Despite the challenge, I got all the material cleared away without damaging the part beyond a few cosmetic blemishes. Based on what I learned, I could probably do better by buying some bent-tip forceps from Xcelite to reach the difficult places.


I'm glad I built it. It's a great visualization model thanks to the transparency. When I shined a light through the part I could see a lot of internal details that had been difficult to view on the computer screen.

Saturday, April 3, 2010

Process comparison: SLS

Here's a part that includes an edge that tapers down to 0.10mm in thickness, far thinner than most 3D fabrication processes are rated for. I had copies built by Invision HR, SLS, and my SD 300 and compared how they handled the thin taper.

At left, the blue part was built by an Invision HR. It truncated the taper before the end, and the portion it built was brittle so the leftmost taper broke off. But this isn't a fair comparison because the part was built in a vertical orientation, so the build didn't take advantage of the Invision HR's excellent Z-axis resolution.


The SLS part was built in bright white polyamide. It was difficult to get a picture of it, but you can see the thin tapers were built to their full length. My caliper measures the thickness as 0.19~0.23 mm, about twice the thickness specified in the STL file, but the tapers are sufficiently tough that they can survive handling. But the nylon exhibits signs of fatigue after flexing, suggesting it would eventually break.

At right, the SD300 built the thinnest part of the taper to full length with a measured thickness of 0.16~0.17 mm. The taper is thinner and more-flexible than the SLS part, but it's tougher too.
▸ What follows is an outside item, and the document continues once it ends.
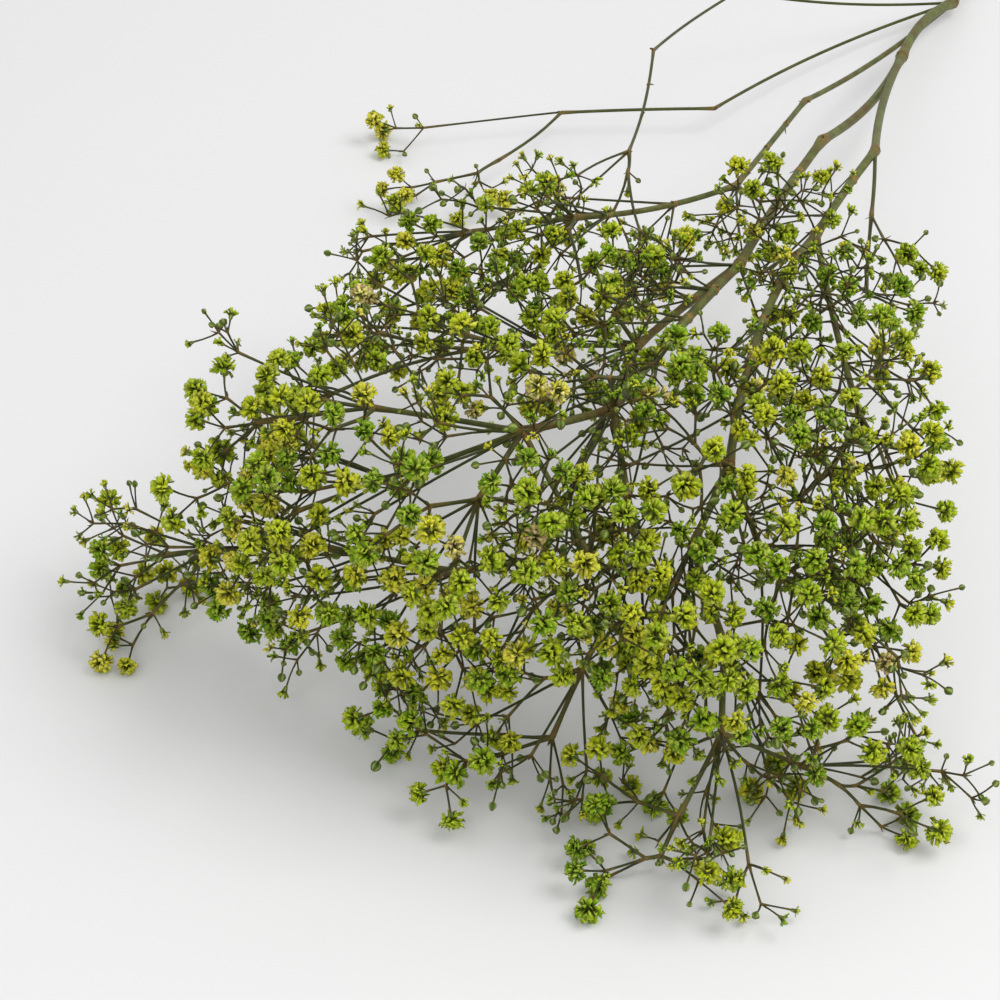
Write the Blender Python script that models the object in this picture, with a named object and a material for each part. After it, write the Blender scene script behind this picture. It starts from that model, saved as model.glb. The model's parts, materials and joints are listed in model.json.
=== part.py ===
"""A cut stem of gypsophila, dried and dyed green, lying on its side.

The stem runs back along +Y to its cut end. Its branches fan out towards -Y and hold the
sprays of small double flowers up in a dome, and the lowest sprays rest on the ground.
Distances here are in millimetres, and become metres when a mesh is made.
"""

import math
import random
from collections import namedtuple

import bpy
import numpy as np
from mathutils import Quaternion, Vector

MM = 0.001
SEED = 20

# The middle of the finished plant's box on the ground, which becomes the origin
PLANT_MIDDLE = (-3.9, 198.8)

# A branch's radius is TIP_RADIUS * (number of tips it carries) ** THICKENING
TIP_RADIUS = 0.24
THICKENING = 0.31
# The thinnest branch as a solid: three-sided, and so 0.63 mm through
THINNEST = 0.42
TAPER = 1.08
BOW = 0.035
BOWED_FROM = 50.0
# A branch of the frame runs this far past its forks, which are swollen where it is thick
ROOTED = 0.35
JOINT_WIDTH = 1.45
JOINT_LENGTH = 1.4
JOINTED_FROM = 1.4
# The sides of a tube, by its radius
MAIN_SIDES = 5
THICK_SIDES = 4
THICK_FROM = 1.3
# The piece of each side branch that the main frame keeps, and the gap to the spray on it
STUB = 4.0
JOINT_GAP = 0.3
SHARED_ARM = 4.0
# A spray's stub is longer by this many radii of the branch that it grows from
STUB_RADII = 3
LOWEST_HEART = 6.0
SHORTEST_ARM = 0.3

# A head of flowers: the depth from its first fork to its heart, and how it spreads from each
# fork, where up to three limbs lean away from the one below
HEAD_DEPTH = 12.0
SMALL_HEAD_DEPTH = 6.0
SIDES = 3
BRANCH_LEAN = (22, 50)
BRANCH_LENGTH = (7.0, 12.5)
STALK_LEAN = (30, 60)
STALK_LENGTH = (3.6, 8.4)
SIDEWAYS = 26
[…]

It showed no fatigue after flexing, which isn't a surprise: it's basically just a single thickness of PVC sheet. But elsewhere, on the top of the curved 'foot', the top sheet of PVC would probably peel off if it was exposed to much use.


That weak spot presented a good opportunity to test the effectiveness of solvent-finishing, which I discussed in my last post. I dipped the part in Weld-On 2007 and tested it against an untreated part. I put both parts into the cavity for which they'd been designed to fit and put them through mechanical tests. Afterward the untreated part showed some wear, at left in the picture below. The weak layer is still attached, but it's peeling. The solvent-dipped part at right is in good condition, exhibiting no signs of wear or damage.